Em 2003, Carmem começou a procurar instrumentistas para formar um grupo só de meninas. Não foi fácil, e ela chegou a bater os interiores do Estado em busca de mulheres que tocassem o ritmo. A insistência da maestrina deu tão certo que um ano depois sua orquestra feminina já estava integrando a programação oficial do Carnaval do Recife. "A ideia decolou e foi estimulando mais musicistas a tocarem os instrumentos e hoje a gente tem outras orquestras e grupos femininos, eu fico muito feliz de ter dado esse pontapé inicial", disse em entrevista exclusiva ao LeiaJá. 

Em mais de 15 anos de estrada, as dificuldades da 100% Mulher foram imensas. Provar seu talento no meio do frevo, segmento ainda majoritariamente masculino, foi uma luta à parte. Entre as batalhas, as musicistas precisaram desviar de cachês menores simplesmente em virtude de seu gênero; provar que sabiam de fato tocar e não faziam uso de playback; e enfrentar contratantes que as chamavam apenas pelo "visual" e não por seus atributos enquanto instrumentistas. 

A Maestrina Carmem é hoje uma das maiores referências femininas no Frevo em Pernambuco. Foto: Reprodução/Instagram

Tais lutas, com o passar do tempo e o aumento do empoderamento das mulheres em todas as áreas, estão ficando um pouco menos árduas. "Hoje é até mais fácil eu brigar e ter mais argumentos, antes a gente não tinha toda essa base mas quando aparecem pagantes que pensam que estamos fazendo aquilo ali por lazer e querem pagar a menos, é quando eu argumento e mostro nosso material, que a gente trabalha e estuda, que a gente vive da música e que aquilo não é só um hobby. Isso é primordial para que eles entendam". 

Nesse movimento de insistência, autoconhecimento e amor pelo frevo, a maestrina Carmem passou da falta de referências femininas no frevo a ser ela própria uma grande referência. Ela conta que quando se aproxima o Carnaval, instrumentistas de todo o país a procuram interessadas em ingressar no grupo. Atualmente, a 100% Mulher conta com 17 musicistas no formato de palco e cerca de 50 no formato itinerante. 

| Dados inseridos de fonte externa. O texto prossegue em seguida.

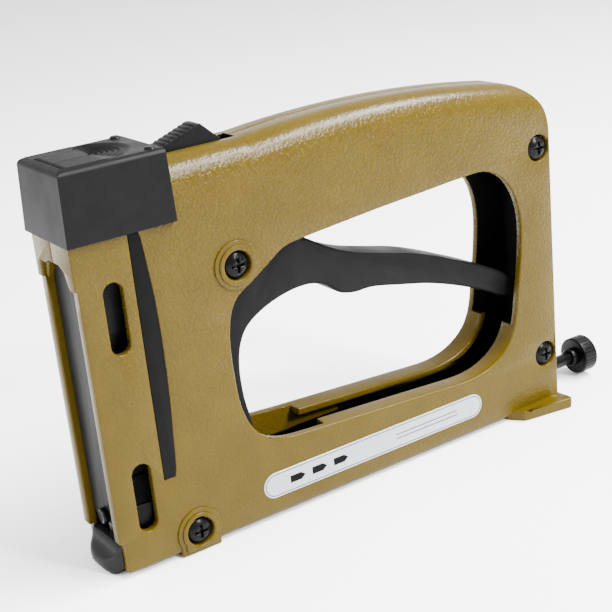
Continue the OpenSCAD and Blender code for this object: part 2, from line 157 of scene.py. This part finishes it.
def hammertone():
    """Glossy gold-khaki cast paint: worm-like raised flecks a little under a millimetre in pitch, with
    painted glints on their tops.
    """
    g = Graph("hammertone_gold")
    warp = g.add("ShaderNodeVectorMath", operation="MULTIPLY_ADD")
    cloud = g.add("ShaderNodeTexNoise")
    cloud.inputs["Scale"].default_value = 700
    g.link(g.place, cloud.inputs["Vector"])
    g.link(cloud.outputs["Color"], warp.inputs[0])
    warp.inputs[1].default_value = (0.0016, 0.0016, 0.0016)
    g.link(g.place, warp.inputs[2])
    worm = g.cells(980, 0.5, at=warp.outputs["Vector"])
    fine = g.noise(2600, 2.0, 0.55)
    height = g.math("ADD", g.math("MULTIPLY", worm, -1.0), g.math("MULTIPLY", fine, 0.08))
    tone = g.ramp(g.noise(90, 3, 0.6), [(0.3, GOLD_LOW), (0.72, GOLD_HIGH)])
    # painted highlight: raised fleck tops are tinted a pale bluish white as glints, and the hollows between
    # them a little darker as painted shade
    painted_glint = g.ramp(worm, [(0.05, (1.5, 1.55, 2.4)), (0.22, (1.04, 1.04, 1.1)),
                          (0.6, (0.92, 0.92, 0.9))])
    # the painted glints on the flecks and the relief fade towards the foot, and the relief also on the front
    # rails and wherever the paint faces upwards
    split = g.add("ShaderNodeSeparateXYZ")
    g.link(g.place, split.inputs["Vector"])
    mix = g.add("ShaderNodeMix", data_type="RGBA", blend_type="MULTIPLY")
    g.link(g.spread(split.outputs["Z"], 0.03, 0.1, 0.25, 1.0), mix.inputs["Factor"])
    g.link(tone, mix.inputs["A"])
    g.link(painted_glint, mix.inputs["B"])
    front = g.spread(split.outputs["X"], -0.1045, -0.0995, 0.25, 1.0)
    low = g.spread(split.outputs["Z"], 0.02, 0.11, 0.6, 1.0)
    facing = g.add("ShaderNodeSeparateXYZ")
    g.link(g.add("ShaderNodeTexCoord").outputs["Normal"], facing.inputs["Vector"])
    top = g.spread(facing.outputs["Z"], 0.1, 0.75, 1.0, 0.22)
    height = g.math("MULTIPLY", g.math("MULTIPLY", height, front), g.math("MULTIPLY", low, top))
    rough = g.spread(g.noise(420, 3, 0.6), 0.3, 0.7, 0.2, 0.28)
    return g.set(color=mix.outputs["Result"], rough=rough, normal=g.bump(height, 0.0004, 0.65),
                 specular=0.085, coat=0.04, coat_rough=0.24)


def plastic(name, low, high, rough=(0.38, 0.52), grain=2600.0, depth=0.00006, specular=0.05):
    """Moulded black plastic with a fine spark-eroded grain."""
    g = Graph(name)
    tone = g.ramp(g.noise(140, 3, 0.6), [(0.3, low), (0.75, high)])
    fine = g.noise(grain, 2, 0.55)
    wear = g.spread(g.noise(60, 4, 0.6), 0.35, 0.7, rough[0], rough[1])
    return g.set(color=tone, rough=wear, normal=g.bump(fine, depth, 0.6), specular=specular)


def metal(name, low, high, rough=(0.22, 0.36), along=(1, 1, 1), metallic=1.0, specular=0.5):
    """Metal with a drawn or brushed line along one axis."""
    g = Graph(name)
    line = g.noise(LINE_SCALE, 3, 0.6, at=g.mapped(along))
    tone = g.ramp(g.noise(70, 4, 0.6), [(0.3, low), (0.75, high)])
    r = g.spread(line, 0.3, 0.7, rough[0], rough[1])
    return g.set(color=tone, rough=r, metal=metallic, normal=g.bump(line, LINE_DEPTH, 0.5),
                 specular=specular)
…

Segundo Carmem, o ritmo genuinamente pernambucano, que é festejado nacionalmente nesta segunda (14), é uma música de difícil de ser tocada e é preciso muito estudo e dedicação para executá-lo bem, mas a maestrina garante que o segredo para se tocar direito aquele frevo que leva a massa à loucura nas ladeiras de Olinda e ruas do Recife não está no gênero: "Só toca bem mesmo quem tem o frevo no sangue".